Apple to Dish Up Saucy New Campaign

By Thomas R. King, Staff Reporter
The Wall Street Journal

October 3, 1990

Few advertisers have a better knack for unabashed hype than Apple Computer. Back in 1984, its splashy Super Bowl commercial made advertising history. Dubbed "1984," the offbeat spot cost a fortune to film, aired only once and became one of the most talked-about TV ads of the 1980s.

That was followed a year later by "Lemmings," an ad that won as much notoriety, but for the wrong reasons -- it tried to woo customers of IBM by likening them to a line of foolish suits jumping off a cliff. Madison Avenue has made a pastime ever since of talking up Apple's hits and misses.

So what's Apple up to now?

This month the computer maker will likely raise eyebrows along Madison Avenue once again with a $25 million, three-month blitz in the U.S. anchored by a new, high-concept spot called "Industrial Revelation." It is set in a college class, as Macintosh computers on students' desks flash furiously in sync with a professor's ranting.

"The walls have come down! Opportunity has gone up!" the professor preaches, reciting copy that cashes in on the changes in Eastern Europe. "And the only limits will be the size of your ideas and the degree of your dedication!" The classroom shots are interspersed with quick shots of a loud Apple plant where new computers are being assembled. The spot ends with the company's preferred catch phrase of late: "The power to be your best."

The new campaign, created by the Los Angeles office of Omnicom Group's BBDO agency, aims to revitalize the business market for the Macintosh while promoting three new models that carry drastically lower prices than its other models. Ads will begin appearing Oct. 13.

The onslaught marks the company's most aggressive marketing effort in recent years, and it aims to dispel Apple's image as a maker of computers that work just for desktop publishing. That image, oddly, was one that Apple fervently embraced only a couple of years ago as a way into the business market.

But now it will spend a bundle to "undo" its earlier success: The $25 million binge compares with just $35 million that Apple spent on ads for all of last year.

One of the new spots dares to dabble in a bit of narcissism. In "Trade Secrets," a meeting of executives at a big consumer-products company is interrupted by a phone call from "Apple's ad agency" -- "Batton Barton Durstine & Osborne," BBDO's old name. The agency asks if it can feature the company -- which has used the Macintosh with great success -- in a spot for the computer.

"No. . . . We can't do it," a senior executive says, as two others look disappointed. "Why would we go on national TV and tell our competition exactly how" the Macintosh has helped, he says, then blames the rejection on the legal department. "I'm sorry," he tells the ad agency, "we'd like to help, but our lawyers just won't let us."

Steve Hayden, chairman of BBDO's Los Angeles and San Francisco operation, says that spot and others in the campaign are based on true stories. "We'd find these middle managers who were just effusive about Macintoshes." But then a boss would come in, he says, and quash the idea of singing Mac's praises on television.

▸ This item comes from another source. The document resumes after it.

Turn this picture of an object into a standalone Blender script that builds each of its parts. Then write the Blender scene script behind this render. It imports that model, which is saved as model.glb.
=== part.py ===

"We want people to at least reconsider the Apple proposition," Mr. Hayden says. "You try to shake up people's thinking a bit. . . . We want to raise the question in their minds and get them to take a closer look at the next print ad they come across."

The TV ads will run frequently through the fourth quarter, with many airing in Sunday morning news programs. Cable networks will be used extensively to promote a spot tailored to the education market. And print advertising, for the first time, will include prices -- front and center.

Bob Puette, president of Apple's U.S. arm, says he decided to make price paramount in the print ads because many customers don't realize just how low the prices are. "This should heighten the awareness that we have a new Macintosh family that anyone can afford," he says.

The new spots clearly aren't as wacky as those cranked out by Chiat/Day, the funky Los Angeles shop that had the account in the early 1980s and came up with the "1984" and "Lemmings" spots. But the ads do have an element of humor and, like early Apple spots, they take veiled jabs at IBM.

In one ad, a cop and a police detective watch a security video of two thugs stealing hardware from a computer center. The burglars, picky as they are, rip off only Apples, leaving untouched a group of others that bear a strong resemblance to IBM's models. "Why would they only take one kind of computer and leave the rest behind?" the cop asks. "It's obvious -- they only took the most expensive computers," the detective says.

No, the cop responds: "They left the expensive computers."